Le MIMA prévoit d’organiser deux expositions principales chaque année, sur un thème prédéfini en rapport avec des questions sociales, comme le travail collaboratif, la construction d’une identité, l’humour et la liberté, ou encore l’écologie.

En 2018, nous traiterons de la désobéissance civile, avec une première exposition conçue par deux artistes suédois, Akay & Olabo, qui partagent la philosophie de Henry David Thoreau. Des installations ludiques et interactives permettent d’explorer ce thème social.
La seconde exposition retrace l’histoire des affiches militantes entre 1968 et 1973. Derrière leur esthétique et leur humour se cache l’histoire de luttes et de mobilisations sociales. Elles rappellent qu’il est toujours possible de faire bouger les choses.

Ce projet a-t-il influencé les décideurs en ce qui concerne les musées et la culture ?

À peine deux ans d’existence, et le MIMA est toujours perçu comme utopique, car l’institution culturelle a mis en place une approche « bottom-up ».  En effet, le MIMA est financé directement par le public.

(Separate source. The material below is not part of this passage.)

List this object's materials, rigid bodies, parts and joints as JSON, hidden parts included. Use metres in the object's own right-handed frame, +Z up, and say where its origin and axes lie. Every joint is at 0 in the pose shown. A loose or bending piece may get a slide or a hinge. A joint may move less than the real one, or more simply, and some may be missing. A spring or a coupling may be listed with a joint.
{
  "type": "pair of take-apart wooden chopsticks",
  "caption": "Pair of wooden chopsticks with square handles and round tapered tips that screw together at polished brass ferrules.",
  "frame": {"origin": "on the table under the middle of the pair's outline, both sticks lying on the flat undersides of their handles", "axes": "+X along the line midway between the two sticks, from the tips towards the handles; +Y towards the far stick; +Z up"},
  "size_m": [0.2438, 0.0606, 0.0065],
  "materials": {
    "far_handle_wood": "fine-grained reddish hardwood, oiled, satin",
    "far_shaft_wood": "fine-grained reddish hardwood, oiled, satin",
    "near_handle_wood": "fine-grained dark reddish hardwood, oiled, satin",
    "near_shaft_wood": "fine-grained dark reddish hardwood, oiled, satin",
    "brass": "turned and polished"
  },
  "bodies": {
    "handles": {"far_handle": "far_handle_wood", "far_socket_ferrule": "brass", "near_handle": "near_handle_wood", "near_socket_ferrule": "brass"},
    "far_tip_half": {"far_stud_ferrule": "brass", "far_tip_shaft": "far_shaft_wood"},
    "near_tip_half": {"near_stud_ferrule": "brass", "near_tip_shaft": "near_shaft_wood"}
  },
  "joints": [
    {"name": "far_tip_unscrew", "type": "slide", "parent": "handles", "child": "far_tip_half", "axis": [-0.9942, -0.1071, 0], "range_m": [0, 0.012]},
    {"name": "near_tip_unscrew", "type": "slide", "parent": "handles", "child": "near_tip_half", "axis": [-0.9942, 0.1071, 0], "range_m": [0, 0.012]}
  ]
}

Pour le moment, les décideurs se posent les questions suivantes :

– Le modèle de financement du MIMA est-il viable ? D’autres musées belges pourraient-ils l’adopter et survivre sans dépendre des subventions publiques ?

– Comment le musée réussit-il à attirer son public, notamment dans des zones désavantagées comme Molenbeek ?

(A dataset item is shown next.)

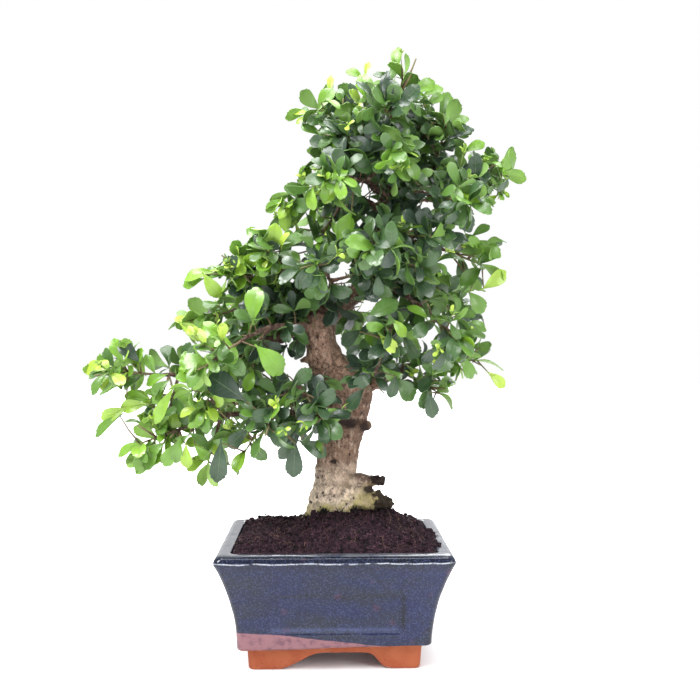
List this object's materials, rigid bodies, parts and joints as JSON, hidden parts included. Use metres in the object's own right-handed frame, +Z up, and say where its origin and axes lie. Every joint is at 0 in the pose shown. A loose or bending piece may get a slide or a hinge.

Moi-même, je ne saurais répondre à toutes ces questions.

Comment les musées dans d’autres pays et contextes peuvent-ils renforcer leur rôle social ?

Je pense qu’un musée a besoin d’avoir une identité forte, à laquelle les visiteurs peuvent facilement adhérer. Tout d’abord, il faut penser « glocal ». Dans une société aussi mondialisée que la nôtre, ce n’est plus l’environnement qui définit l’identité, mais plutôt le point de vue adopté.

Ensuite, d’après mon expérience personnelle, il est important de prouver l’indépendance des musées, qu’ils sont au service de la population et surtout qu’ils ne sont pas l’instrument de puissances politiques ou financières.